The Illinois research team, which included MatSE professor John Abelson and Stephen Bishop, a professor of electrical and computer engineering, combined pulsed laser and electron microscope techniques to reveal the evolution of nanometer-scale nuclei embedded in glassy materials and the role of these nuclei in phase transformation. As a model system for this investigation, the researchers employed phase-change materials that are applied for data storage technology. AIST (an alloy of antimony and tellurium with small amounts of silver and indium) is commercially used for rewriteable CDs and DVDs that can repeatedly record and erase data.

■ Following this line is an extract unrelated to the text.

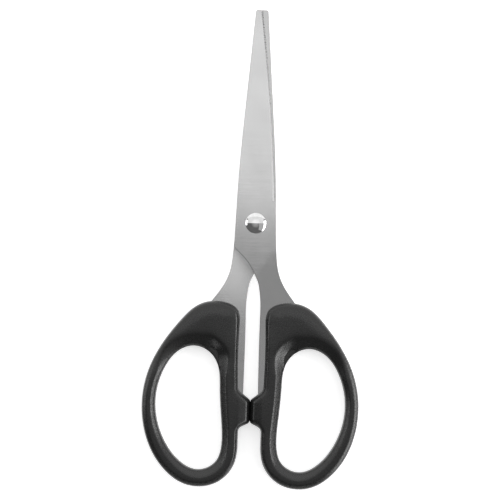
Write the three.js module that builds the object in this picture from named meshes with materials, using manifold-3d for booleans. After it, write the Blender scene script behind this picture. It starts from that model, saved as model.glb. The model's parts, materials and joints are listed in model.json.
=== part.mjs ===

“This and other materials including GST (a germanium-antimony-tellurium alloy) are also vigorously investigated by major companies for developing phase-change random access memory (PCRAM or PRAM)—a promising next-generation non-volatile memory for cell phones, computers, and many other applications,”Abelson explained. “In such a device, recording a bit of data corresponds to the transformation between the glassy and crystalline phases; this is one of the many practical examples where the fundamental understanding of nuclei and phase transformation is important.”